The earliest and perhaps most recognizable is the uniquely designated Washington Monument, which was completed in 1884 and transferred to the NPS in 1933. The most recently established is the Dwight D. Eisenhower Memorial, dedicated in 2020. The Pearl Harbor National Memorial was created out of the World War II Valor in the Pacific National Monument in 2019 and was previously just the USS Arizona Memorial. The NPS national memorials are in 15 states and the District of Columbia. Washington, D.C., has the most, twelve, followed by Pennsylvania and New York, each with three. The affiliated areas are in four states (two additional beyond those with NPS memorials) and the Northern Mariana Islands, while the other sites are in nine states (five additional), the District of Columbia, and Midway Atoll. Creation of new memorials in Washington, D.C. is governed by the Commemorative Works Act, while outside the District there are no systematic regulations.

Among the NPS national memorials and affiliated areas, ten celebrate US presidents, eleven recognize other historic figures, six commemorate wars, five memorialize disasters, and five represent early exploration. Eleven of the twenty-two non-NPS memorials commemorate wars or veterans, another ten represent groups of people who died for related reasons, and one relates to Native American history. Several major war memorials are located on or near the National Mall, contributing to the national identity. The historic areas within the National Park System are automatically listed on the National Register of Historic Places.

"National Memorial" is omitted below in the names of sites that include it; others may separate the two words or just use "Memorial", and there is also one international memorial included.

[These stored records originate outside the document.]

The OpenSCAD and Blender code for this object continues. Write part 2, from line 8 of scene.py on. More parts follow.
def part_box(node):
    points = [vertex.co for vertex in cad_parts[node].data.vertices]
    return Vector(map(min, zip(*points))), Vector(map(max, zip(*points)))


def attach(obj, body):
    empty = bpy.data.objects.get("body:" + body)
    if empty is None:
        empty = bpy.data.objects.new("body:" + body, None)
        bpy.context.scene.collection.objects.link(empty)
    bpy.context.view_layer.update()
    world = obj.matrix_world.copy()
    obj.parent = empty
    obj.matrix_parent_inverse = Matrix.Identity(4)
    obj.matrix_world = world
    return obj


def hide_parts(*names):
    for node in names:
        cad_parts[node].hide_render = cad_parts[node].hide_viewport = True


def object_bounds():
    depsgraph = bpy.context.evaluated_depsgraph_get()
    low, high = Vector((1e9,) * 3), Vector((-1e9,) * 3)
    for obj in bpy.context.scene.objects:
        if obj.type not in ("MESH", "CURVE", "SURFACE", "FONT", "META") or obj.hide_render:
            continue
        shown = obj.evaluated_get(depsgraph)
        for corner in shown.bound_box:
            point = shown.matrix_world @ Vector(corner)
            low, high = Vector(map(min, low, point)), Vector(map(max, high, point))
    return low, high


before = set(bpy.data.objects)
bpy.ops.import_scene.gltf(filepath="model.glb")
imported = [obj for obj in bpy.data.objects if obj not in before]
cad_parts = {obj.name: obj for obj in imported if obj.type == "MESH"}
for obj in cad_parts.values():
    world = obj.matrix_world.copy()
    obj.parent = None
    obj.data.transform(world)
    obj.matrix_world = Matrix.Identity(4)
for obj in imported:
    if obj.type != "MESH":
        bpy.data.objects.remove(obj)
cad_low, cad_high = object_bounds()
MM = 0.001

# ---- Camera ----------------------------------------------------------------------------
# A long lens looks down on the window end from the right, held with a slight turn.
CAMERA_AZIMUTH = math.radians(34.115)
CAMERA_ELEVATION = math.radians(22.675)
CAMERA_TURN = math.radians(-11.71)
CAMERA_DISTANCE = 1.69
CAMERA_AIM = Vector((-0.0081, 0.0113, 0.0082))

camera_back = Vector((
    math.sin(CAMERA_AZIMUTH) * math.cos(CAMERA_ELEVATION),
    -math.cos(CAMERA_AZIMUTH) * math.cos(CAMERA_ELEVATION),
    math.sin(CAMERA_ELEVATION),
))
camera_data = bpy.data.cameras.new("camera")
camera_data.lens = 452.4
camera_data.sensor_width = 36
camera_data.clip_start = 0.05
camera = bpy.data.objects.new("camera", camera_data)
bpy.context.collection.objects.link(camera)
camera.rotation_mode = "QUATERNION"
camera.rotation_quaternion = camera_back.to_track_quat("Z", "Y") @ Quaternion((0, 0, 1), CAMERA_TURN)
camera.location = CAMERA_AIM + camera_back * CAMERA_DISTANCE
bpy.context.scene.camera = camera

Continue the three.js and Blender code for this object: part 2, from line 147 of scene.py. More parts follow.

Self-appellations by private organizations that are not officially designated, such as the George Washington Masonic National Memorial and the National Memorial for Peace and Justice, are not listed here, as Congress has reserved the right to create national memorials.

National Park Service national memorials
The National Park Service manages 31 national memorials as official units. It also oversees two more national memorials as part of other units, listed with the other national memorials. A few additional units, including Fort McHenry National Monument, include "national memorial" in their enabling legislation, but are not otherwise called that and are thus not listed here.

Affiliated areas of the National Park Service
The National Park Service provides technical or financial assistance to affiliated areas but does not own or administer them.

Other national memorials 
Congress has designated a number of sites as national memorials but not as units or affiliated areas of the National Park Service. While some are maintained by other federal agencies, most of these were created by local governments or private organizations which sought federal designation for wider and official recognition; the naming typically does not come with federal funding, but Congress has provided funds or allowed private fundraising for certain memorial sites. The Department of the Interior has noted that Congressional designation of private or local government sites as "National" may mislead the public into believing they are affiliated with the federal government. Congress has also authorized the construction of many memorials or commemorative works on federal land under the Commemorative Works Act, usually in Washington, D.C., or nearby; these are not listed unless specifically called a national memorial.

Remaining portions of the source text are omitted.